Fashion fabric from Savile Row via A Fabric Place in Baltimore and
the black organza hand basted to each piece. 

The godets along the hem of the dress were designed with the sizes graduating from the skinniest in the side fronts to the widest and longest in the center back. This gave a feeling of movement and the look of a slight train. Each godet was cut out of a layer of red silk organza with laser cut black scuba hand sewn to it. each of these were basted into the godet, sewn, trimmed and then the lining was hand stitched to the edge of each godet. 

Godets. I used the actual mislin pieces for my pattern pieces. Each piece of laser cut scuba was hand stitched to the organza in 1" spaced zig-zag rows so you could not see the stitching.
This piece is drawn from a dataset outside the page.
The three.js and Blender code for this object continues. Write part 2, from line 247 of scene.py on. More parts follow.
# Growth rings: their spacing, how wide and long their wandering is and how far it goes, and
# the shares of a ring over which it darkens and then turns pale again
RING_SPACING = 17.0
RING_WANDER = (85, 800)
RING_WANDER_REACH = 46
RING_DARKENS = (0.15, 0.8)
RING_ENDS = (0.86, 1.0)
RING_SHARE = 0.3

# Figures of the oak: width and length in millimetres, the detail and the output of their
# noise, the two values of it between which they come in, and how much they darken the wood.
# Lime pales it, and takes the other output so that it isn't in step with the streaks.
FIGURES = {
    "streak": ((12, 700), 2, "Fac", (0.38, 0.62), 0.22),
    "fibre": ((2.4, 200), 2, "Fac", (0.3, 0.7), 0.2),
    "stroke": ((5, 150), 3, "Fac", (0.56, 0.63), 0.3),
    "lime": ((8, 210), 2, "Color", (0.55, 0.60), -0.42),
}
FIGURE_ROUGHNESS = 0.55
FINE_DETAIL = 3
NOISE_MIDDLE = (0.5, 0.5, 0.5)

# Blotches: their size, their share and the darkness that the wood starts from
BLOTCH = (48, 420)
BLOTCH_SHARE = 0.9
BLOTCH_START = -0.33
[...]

The jacket was self drafted from my master jacket pattern.. I was very careful with the front neckline so that you had a peek of the red silk georgette. The front bodice and the back yoke used a red and black circular jacquard with the laser cut scuba overlaid and hand stitched on and faced with the jacquard. the sleeves and the back were cut from red silk organza and again covered with the laser cut scuba and lined in red silk organza.
Sooooo much hand stitching!!
This was such an enjoyable garment to design and create!

I wore this at the HCCC fashion show 2017, Never in My Wildest Dreams.

Kind of a weird angle shot from the student photographer at the HCCC show. 
On the runway!

I wore this outfit to a charity gala in Chicago in June. I also plan on wearing it to the Opera. So exciting to have beautiful clothes to wear!

More Catch-up blog posts on their way!
Happy Sewing!
Princess Victoria taking time to smell the flowers!